Exercise goal
Write out every record below exactly as it appears.

JSON records of objects:
»»
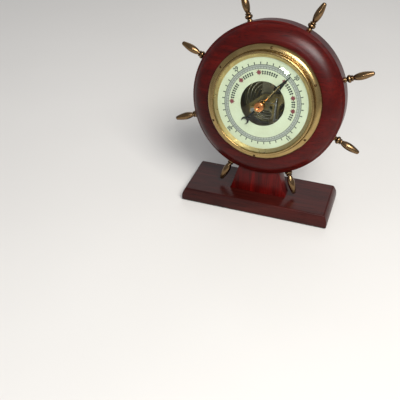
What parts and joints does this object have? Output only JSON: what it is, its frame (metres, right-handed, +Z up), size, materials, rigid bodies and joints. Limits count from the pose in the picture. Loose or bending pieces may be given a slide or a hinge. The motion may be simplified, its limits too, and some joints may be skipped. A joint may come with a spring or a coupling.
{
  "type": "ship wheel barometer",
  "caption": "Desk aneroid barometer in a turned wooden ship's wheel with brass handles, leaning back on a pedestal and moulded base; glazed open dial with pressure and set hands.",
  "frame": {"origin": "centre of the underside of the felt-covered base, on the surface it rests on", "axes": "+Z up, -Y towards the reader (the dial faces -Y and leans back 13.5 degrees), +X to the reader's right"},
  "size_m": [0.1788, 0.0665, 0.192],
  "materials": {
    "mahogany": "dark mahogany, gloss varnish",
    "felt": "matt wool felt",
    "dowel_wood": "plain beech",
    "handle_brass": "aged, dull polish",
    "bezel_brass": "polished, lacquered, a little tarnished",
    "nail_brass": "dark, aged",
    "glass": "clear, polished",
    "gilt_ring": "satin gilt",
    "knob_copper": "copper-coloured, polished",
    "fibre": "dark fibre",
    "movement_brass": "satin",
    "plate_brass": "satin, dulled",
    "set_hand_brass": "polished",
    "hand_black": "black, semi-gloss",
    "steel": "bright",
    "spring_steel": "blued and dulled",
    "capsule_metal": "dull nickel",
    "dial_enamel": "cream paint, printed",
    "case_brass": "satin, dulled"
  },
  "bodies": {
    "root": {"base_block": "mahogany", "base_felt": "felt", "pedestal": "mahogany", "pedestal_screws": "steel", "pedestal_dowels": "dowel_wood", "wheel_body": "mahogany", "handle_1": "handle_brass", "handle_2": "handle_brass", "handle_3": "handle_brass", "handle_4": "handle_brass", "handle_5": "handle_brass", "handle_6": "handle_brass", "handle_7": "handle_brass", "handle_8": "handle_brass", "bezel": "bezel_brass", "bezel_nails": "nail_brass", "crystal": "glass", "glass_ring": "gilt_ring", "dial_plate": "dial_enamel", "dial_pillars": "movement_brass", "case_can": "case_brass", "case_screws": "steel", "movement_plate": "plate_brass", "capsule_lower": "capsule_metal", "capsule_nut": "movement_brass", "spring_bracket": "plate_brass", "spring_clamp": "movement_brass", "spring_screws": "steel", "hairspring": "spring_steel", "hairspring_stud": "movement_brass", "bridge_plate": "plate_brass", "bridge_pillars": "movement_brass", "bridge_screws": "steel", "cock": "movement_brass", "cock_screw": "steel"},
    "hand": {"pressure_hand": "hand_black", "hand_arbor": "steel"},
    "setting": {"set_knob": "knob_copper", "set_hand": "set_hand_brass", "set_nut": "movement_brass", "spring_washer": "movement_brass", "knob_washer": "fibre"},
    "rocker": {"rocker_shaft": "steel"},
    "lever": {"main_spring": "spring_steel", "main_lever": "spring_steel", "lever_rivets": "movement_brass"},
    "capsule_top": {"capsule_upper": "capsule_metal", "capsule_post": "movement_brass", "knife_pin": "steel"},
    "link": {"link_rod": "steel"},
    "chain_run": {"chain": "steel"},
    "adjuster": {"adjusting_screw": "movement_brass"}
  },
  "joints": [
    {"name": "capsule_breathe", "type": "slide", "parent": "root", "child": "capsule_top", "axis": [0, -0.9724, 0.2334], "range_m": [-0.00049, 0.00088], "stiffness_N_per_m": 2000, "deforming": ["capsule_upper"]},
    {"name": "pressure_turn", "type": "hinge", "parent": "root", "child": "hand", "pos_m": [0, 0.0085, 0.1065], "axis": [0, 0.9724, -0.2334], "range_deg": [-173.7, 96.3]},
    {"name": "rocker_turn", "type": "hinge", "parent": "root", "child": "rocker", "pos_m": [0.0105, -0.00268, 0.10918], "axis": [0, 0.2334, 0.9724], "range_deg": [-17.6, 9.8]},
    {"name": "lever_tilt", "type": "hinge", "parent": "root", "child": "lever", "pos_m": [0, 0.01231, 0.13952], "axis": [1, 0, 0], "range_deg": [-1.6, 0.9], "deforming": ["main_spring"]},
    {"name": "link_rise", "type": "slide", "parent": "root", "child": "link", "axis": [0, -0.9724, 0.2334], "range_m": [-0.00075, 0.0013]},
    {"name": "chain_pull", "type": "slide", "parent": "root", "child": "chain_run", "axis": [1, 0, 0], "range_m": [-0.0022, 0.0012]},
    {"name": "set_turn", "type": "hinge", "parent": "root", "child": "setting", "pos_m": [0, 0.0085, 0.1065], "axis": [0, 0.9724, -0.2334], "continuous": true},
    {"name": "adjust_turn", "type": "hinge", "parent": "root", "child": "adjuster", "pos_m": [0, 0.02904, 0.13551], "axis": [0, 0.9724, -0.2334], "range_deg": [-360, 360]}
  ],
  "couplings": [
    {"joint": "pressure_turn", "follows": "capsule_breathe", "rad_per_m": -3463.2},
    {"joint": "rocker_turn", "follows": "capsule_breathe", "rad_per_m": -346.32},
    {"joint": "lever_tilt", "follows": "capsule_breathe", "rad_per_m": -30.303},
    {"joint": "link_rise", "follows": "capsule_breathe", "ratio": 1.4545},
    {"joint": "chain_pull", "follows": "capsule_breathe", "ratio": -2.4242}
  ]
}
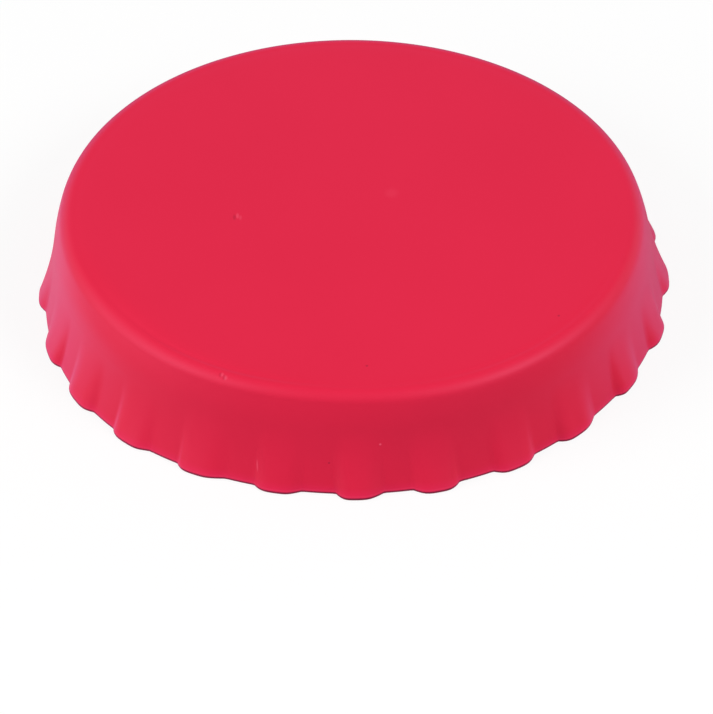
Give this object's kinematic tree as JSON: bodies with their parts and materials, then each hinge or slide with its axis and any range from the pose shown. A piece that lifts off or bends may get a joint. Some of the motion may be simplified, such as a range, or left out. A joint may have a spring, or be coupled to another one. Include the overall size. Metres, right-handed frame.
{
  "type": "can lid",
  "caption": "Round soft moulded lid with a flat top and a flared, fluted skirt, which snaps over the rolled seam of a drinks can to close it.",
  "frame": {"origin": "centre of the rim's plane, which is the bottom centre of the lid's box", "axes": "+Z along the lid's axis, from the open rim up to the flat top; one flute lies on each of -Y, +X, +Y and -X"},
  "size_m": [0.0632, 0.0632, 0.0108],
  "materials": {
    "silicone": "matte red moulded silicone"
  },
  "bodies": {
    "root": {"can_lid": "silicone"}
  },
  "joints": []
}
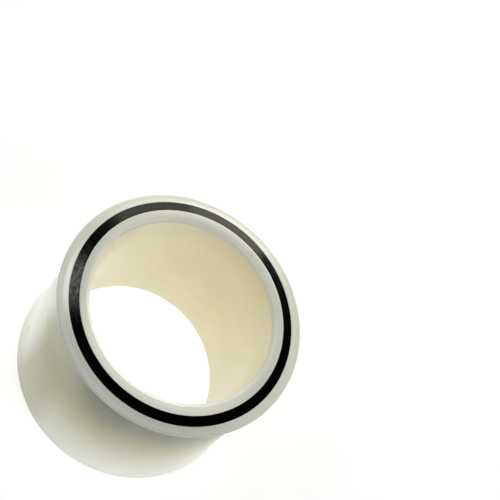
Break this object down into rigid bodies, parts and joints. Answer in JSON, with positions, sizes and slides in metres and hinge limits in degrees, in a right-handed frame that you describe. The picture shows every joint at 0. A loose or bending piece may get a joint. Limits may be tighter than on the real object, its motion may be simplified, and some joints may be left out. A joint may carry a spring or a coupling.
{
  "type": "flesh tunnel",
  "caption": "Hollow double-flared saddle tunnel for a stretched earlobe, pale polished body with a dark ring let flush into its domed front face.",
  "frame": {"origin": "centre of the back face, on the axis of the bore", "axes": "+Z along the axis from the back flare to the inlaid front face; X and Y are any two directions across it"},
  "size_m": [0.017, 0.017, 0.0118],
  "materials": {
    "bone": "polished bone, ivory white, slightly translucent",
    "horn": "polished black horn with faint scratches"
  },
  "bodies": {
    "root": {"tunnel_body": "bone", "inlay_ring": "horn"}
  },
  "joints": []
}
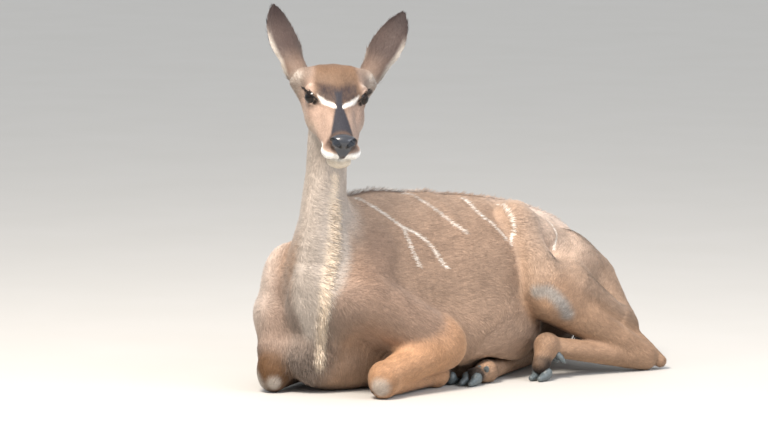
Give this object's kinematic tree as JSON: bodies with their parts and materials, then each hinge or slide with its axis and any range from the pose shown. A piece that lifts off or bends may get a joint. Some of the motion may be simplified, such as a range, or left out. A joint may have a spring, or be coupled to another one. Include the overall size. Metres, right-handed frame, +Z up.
««
Worked answer
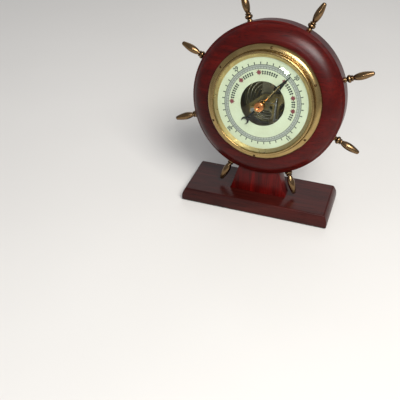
What parts and joints does this object have? Output only JSON: what it is, its frame (metres, right-handed, +Z up), size, materials, rigid bodies and joints. Limits count from the pose in the picture. Loose or bending pieces may be given a slide or a hinge. The motion may be simplified, its limits too, and some joints may be skipped. A joint may come with a spring or a coupling.
{
  "type": "ship wheel barometer",
  "caption": "Desk aneroid barometer in a turned wooden ship's wheel with brass handles, leaning back on a pedestal and moulded base; glazed open dial with pressure and set hands.",
  "frame": {"origin": "centre of the underside of the felt-covered base, on the surface it rests on", "axes": "+Z up, -Y towards the reader (the dial faces -Y and leans back 13.5 degrees), +X to the reader's right"},
  "size_m": [0.1788, 0.0665, 0.192],
  "materials": {
    "mahogany": "dark mahogany, gloss varnish",
    "felt": "matt wool felt",
    "dowel_wood": "plain beech",
    "handle_brass": "aged, dull polish",
    "bezel_brass": "polished, lacquered, a little tarnished",
    "nail_brass": "dark, aged",
    "glass": "clear, polished",
    "gilt_ring": "satin gilt",
    "knob_copper": "copper-coloured, polished",
    "fibre": "dark fibre",
    "movement_brass": "satin",
    "plate_brass": "satin, dulled",
    "set_hand_brass": "polished",
    "hand_black": "black, semi-gloss",
    "steel": "bright",
    "spring_steel": "blued and dulled",
    "capsule_metal": "dull nickel",
    "dial_enamel": "cream paint, printed",
    "case_brass": "satin, dulled"
  },
  "bodies": {
    "root": {"base_block": "mahogany", "base_felt": "felt", "pedestal": "mahogany", "pedestal_screws": "steel", "pedestal_dowels": "dowel_wood", "wheel_body": "mahogany", "handle_1": "handle_brass", "handle_2": "handle_brass", "handle_3": "handle_brass", "handle_4": "handle_brass", "handle_5": "handle_brass", "handle_6": "handle_brass", "handle_7": "handle_brass", "handle_8": "handle_brass", "bezel": "bezel_brass", "bezel_nails": "nail_brass", "crystal": "glass", "glass_ring": "gilt_ring", "dial_plate": "dial_enamel", "dial_pillars": "movement_brass", "case_can": "case_brass", "case_screws": "steel", "movement_plate": "plate_brass", "capsule_lower": "capsule_metal", "capsule_nut": "movement_brass", "spring_bracket": "plate_brass", "spring_clamp": "movement_brass", "spring_screws": "steel", "hairspring": "spring_steel", "hairspring_stud": "movement_brass", "bridge_plate": "plate_brass", "bridge_pillars": "movement_brass", "bridge_screws": "steel", "cock": "movement_brass", "cock_screw": "steel"},
    "hand": {"pressure_hand": "hand_black", "hand_arbor": "steel"},
    "setting": {"set_knob": "knob_copper", "set_hand": "set_hand_brass", "set_nut": "movement_brass", "spring_washer": "movement_brass", "knob_washer": "fibre"},
    "rocker": {"rocker_shaft": "steel"},
    "lever": {"main_spring": "spring_steel", "main_lever": "spring_steel", "lever_rivets": "movement_brass"},
    "capsule_top": {"capsule_upper": "capsule_metal", "capsule_post": "movement_brass", "knife_pin": "steel"},
    "link": {"link_rod": "steel"},
    "chain_run": {"chain": "steel"},
    "adjuster": {"adjusting_screw": "movement_brass"}
  },
  "joints": [
    {"name": "capsule_breathe", "type": "slide", "parent": "root", "child": "capsule_top", "axis": [0, -0.9724, 0.2334], "range_m": [-0.00049, 0.00088], "stiffness_N_per_m": 2000, "deforming": ["capsule_upper"]},
    {"name": "pressure_turn", "type": "hinge", "parent": "root", "child": "hand", "pos_m": [0, 0.0085, 0.1065], "axis": [0, 0.9724, -0.2334], "range_deg": [-173.7, 96.3]},
    {"name": "rocker_turn", "type": "hinge", "parent": "root", "child": "rocker", "pos_m": [0.0105, -0.00268, 0.10918], "axis": [0, 0.2334, 0.9724], "range_deg": [-17.6, 9.8]},
    {"name": "lever_tilt", "type": "hinge", "parent": "root", "child": "lever", "pos_m": [0, 0.01231, 0.13952], "axis": [1, 0, 0], "range_deg": [-1.6, 0.9], "deforming": ["main_spring"]},
    {"name": "link_rise", "type": "slide", "parent": "root", "child": "link", "axis": [0, -0.9724, 0.2334], "range_m": [-0.00075, 0.0013]},
    {"name": "chain_pull", "type": "slide", "parent": "root", "child": "chain_run", "axis": [1, 0, 0], "range_m": [-0.0022, 0.0012]},
    {"name": "set_turn", "type": "hinge", "parent": "root", "child": "setting", "pos_m": [0, 0.0085, 0.1065], "axis": [0, 0.9724, -0.2334], "continuous": true},
    {"name": "adjust_turn", "type": "hinge", "parent": "root", "child": "adjuster", "pos_m": [0, 0.02904, 0.13551], "axis": [0, 0.9724, -0.2334], "range_deg": [-360, 360]}
  ],
  "couplings": [
    {"joint": "pressure_turn", "follows": "capsule_breathe", "rad_per_m": -3463.2},
    {"joint": "rocker_turn", "follows": "capsule_breathe", "rad_per_m": -346.32},
    {"joint": "lever_tilt", "follows": "capsule_breathe", "rad_per_m": -30.303},
    {"joint": "link_rise", "follows": "capsule_breathe", "ratio": 1.4545},
    {"joint": "chain_pull", "follows": "capsule_breathe", "ratio": -2.4242}
  ]
}
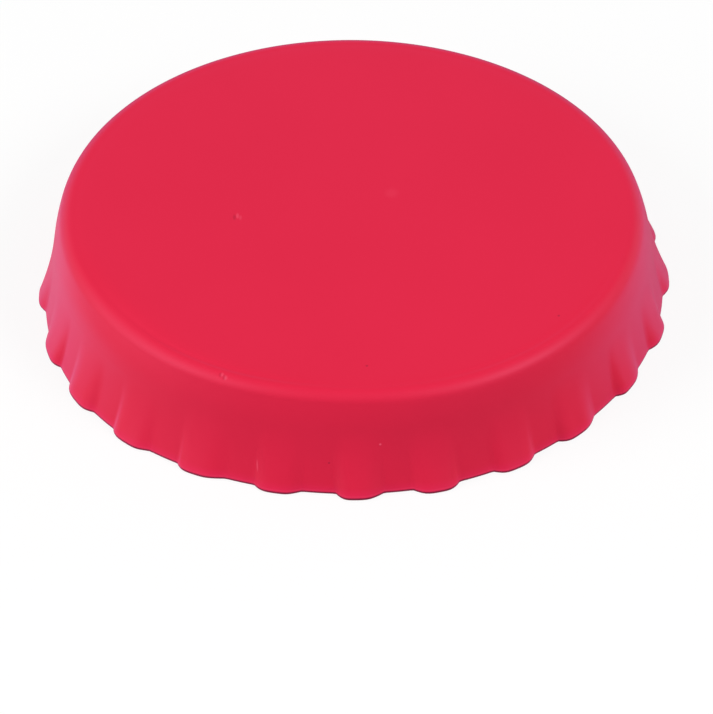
Give this object's kinematic tree as JSON: bodies with their parts and materials, then each hinge or slide with its axis and any range from the pose shown. A piece that lifts off or bends may get a joint. Some of the motion may be simplified, such as a range, or left out. A joint may have a spring, or be coupled to another one. Include the overall size. Metres, right-handed frame.
{
  "type": "can lid",
  "caption": "Round soft moulded lid with a flat top and a flared, fluted skirt, which snaps over the rolled seam of a drinks can to close it.",
  "frame": {"origin": "centre of the rim's plane, which is the bottom centre of the lid's box", "axes": "+Z along the lid's axis, from the open rim up to the flat top; one flute lies on each of -Y, +X, +Y and -X"},
  "size_m": [0.0632, 0.0632, 0.0108],
  "materials": {
    "silicone": "matte red moulded silicone"
  },
  "bodies": {
    "root": {"can_lid": "silicone"}
  },
  "joints": []
}
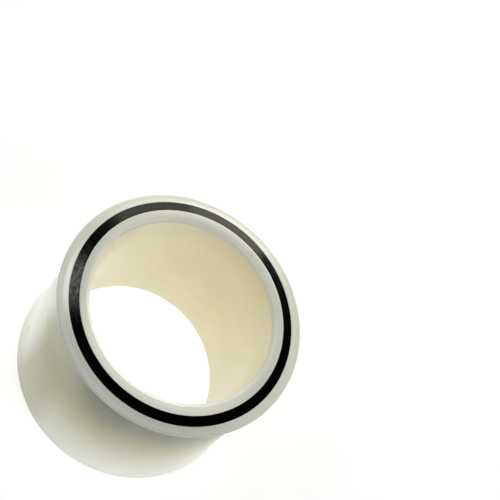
Break this object down into rigid bodies, parts and joints. Answer in JSON, with positions, sizes and slides in metres and hinge limits in degrees, in a right-handed frame that you describe. The picture shows every joint at 0. A loose or bending piece may get a joint. Limits may be tighter than on the real object, its motion may be simplified, and some joints may be left out. A joint may carry a spring or a coupling.
{
  "type": "flesh tunnel",
  "caption": "Hollow double-flared saddle tunnel for a stretched earlobe, pale polished body with a dark ring let flush into its domed front face.",
  "frame": {"origin": "centre of the back face, on the axis of the bore", "axes": "+Z along the axis from the back flare to the inlaid front face; X and Y are any two directions across it"},
  "size_m": [0.017, 0.017, 0.0118],
  "materials": {
    "bone": "polished bone, ivory white, slightly translucent",
    "horn": "polished black horn with faint scratches"
  },
  "bodies": {
    "root": {"tunnel_body": "bone", "inlay_ring": "horn"}
  },
  "joints": []
}
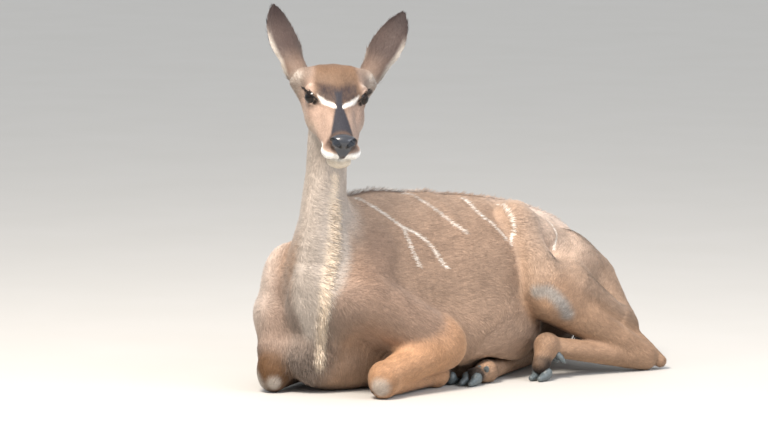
Give this object's kinematic tree as JSON: bodies with their parts and materials, then each hinge or slide with its axis and any range from the pose shown. A piece that lifts off or bends may get a joint. Some of the motion may be simplified, such as a range, or left out. A joint may have a spring, or be coupled to another one. Include the overall size. Metres, right-handed frame, +Z up.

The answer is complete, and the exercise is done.